Time and again, I've learned that it's exactly this kind of design work that takes more time and effort than learning to implement new features for the first time (in this case, password hashing, JWT-based auth), because today we have the luxury to build our "custom" things based on the quality work of other people. (Construction is somewhat similar: house builders don't have to worry about concrete and steel. But in software, open source brings this kind of "problem decomposition" to a new level.) However, that doesn't mean there's not much left to do: on the contrary, the presence of "the giants" liberates us from building the underlying tools in order to build our own tools or products, therefore, we get to devote ourselves to the tasks at hand with a higher level of focus, and attention to details.
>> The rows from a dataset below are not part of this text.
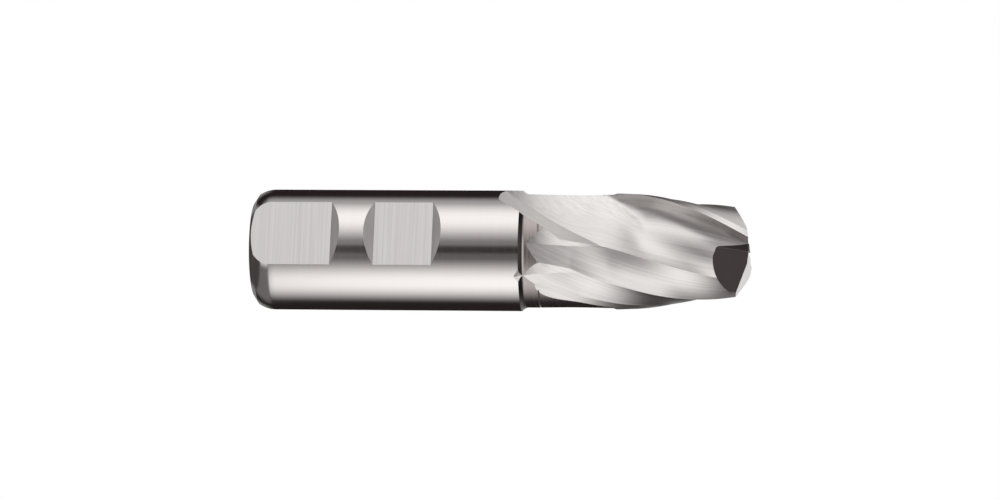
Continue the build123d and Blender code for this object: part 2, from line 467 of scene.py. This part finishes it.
# %% [markdown]
# The shank is ground and polished, so it is the smoothest. The neck is only turned, and hardening has
# left it browner. The shoulder's fillet is painted nearly black, as painted shade for its dark line. The
# teeth are ground bright. The gash is cut last with a small coarse wheel, and its faces are painted dark as
# painted shade.
# %% The finishes
polished_colour = (0.745, 0.71, 0.695)
turned_colour = (0.42, 0.37, 0.355)
painted_shade_colour = (0.08, 0.07, 0.07)
flat_colour = (0.71, 0.69, 0.68)
ground_colour = (0.75, 0.722, 0.708)
# Painted shade: the gash's faces are coloured dark brown to stand for the shade in its deep recess at the
# tip.
gash_shade_colour = (0.245, 0.205, 0.205)
polished = steel("polished_shank", polished_colour, 0.14, turned_lines, tint=0.03, spread=0.05, depth=0.001)
turned = steel("turned_neck", turned_colour, 0.28, turned_lines, tint=0.12, spread=0.1, depth=0.003)
# Painted shade: the shoulder's fillet is coloured nearly black to stand for the dark line it shows.
painted_shade_edge = steel("shoulder_painted_shade", painted_shade_colour, 0.4)
crossed = steel("cross_ground_flat", flat_colour, 0.4, crossed_lines, tint=0.16, spread=0.15, depth=0.003)
ground = steel("ground_tooth", ground_colour, 0.33, helical_lines, tint=0.24, spread=0.12, depth=0.002)
ground_end = steel("ground_end", ground_colour, 0.3)
painted_shade_gash = steel("ground_gash", gash_shade_colour, 0.3)
for material in (polished, turned, painted_shade_edge):
    blank.data.materials.append(material)
print("finishes:", [material.name for material in bpy.data.materials])

# %% [markdown]
# Each wheel starts as a prism of its section: X across the wheel, against the turn, and Y outwards. Many
# rings let it bend smoothly. The tree then bends it, and the result is kept as a plain mesh. A wheel is
# given by how far ahead of the edge it stands, how far past the full teeth it settles, its radius, and how
# far it has to rise to leave the work.
# %% Sweep a section by the wheel's rule
ring_spacing = 0.35
NO_CROWN = (0.0, 0.0)


def swept(name, section, ahead, past, wheel, rise, setting=0.0, crown=NO_CROWN, spent=None):
    """The solid that a wheel grinds away, from where it has risen out of the work to past the tip."""
    settle = cutting_start - past
    bottom = settle - sqrt(wheel**2 - (wheel - rise) ** 2) * cos(radians(setting))
    count = len(section)
    rings = round((overall_length + clearance - bottom) / ring_spacing) + 1
    points = [(x, y, ring / (rings - 1)) for ring in range(rings) for x, y in section]
    piece = mesh_piece(name + " prism", points, tube_faces(count, rings))
    moves = [MM * part for x, y in (spent or [(0, 0)] * count) for part in (x, y, 0)]
    piece.data.attributes.new("spent", "FLOAT_VECTOR", "POINT").data.foreach_set("vector", moves * rings)
    values = (radians(ahead), bottom, settle, wheel, radians(setting), *crown)
    return made_by(piece, wheel_pass, name, Finish=ground, **dict(zip(WHEEL_INPUTS, values)))


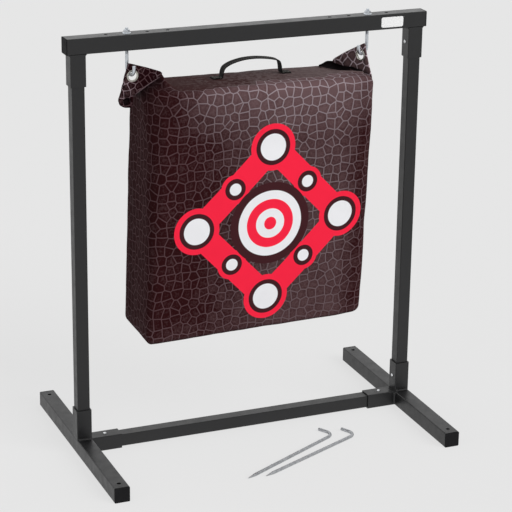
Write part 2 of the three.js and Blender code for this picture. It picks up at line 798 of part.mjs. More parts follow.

Over time, I'm more and more convinced that in software making, esp. for everyday tools, details, refinement, and care for quality in general, are more important than the infrastructural choices / "tech stack". After all, Wikipedia is written in PHP. But to be clear, I do value the tech stack very much; what I'm saying is, it is still possible to build crappy things with the best-in-class building blocks and tools. Or else, machines / AI can most likely take over.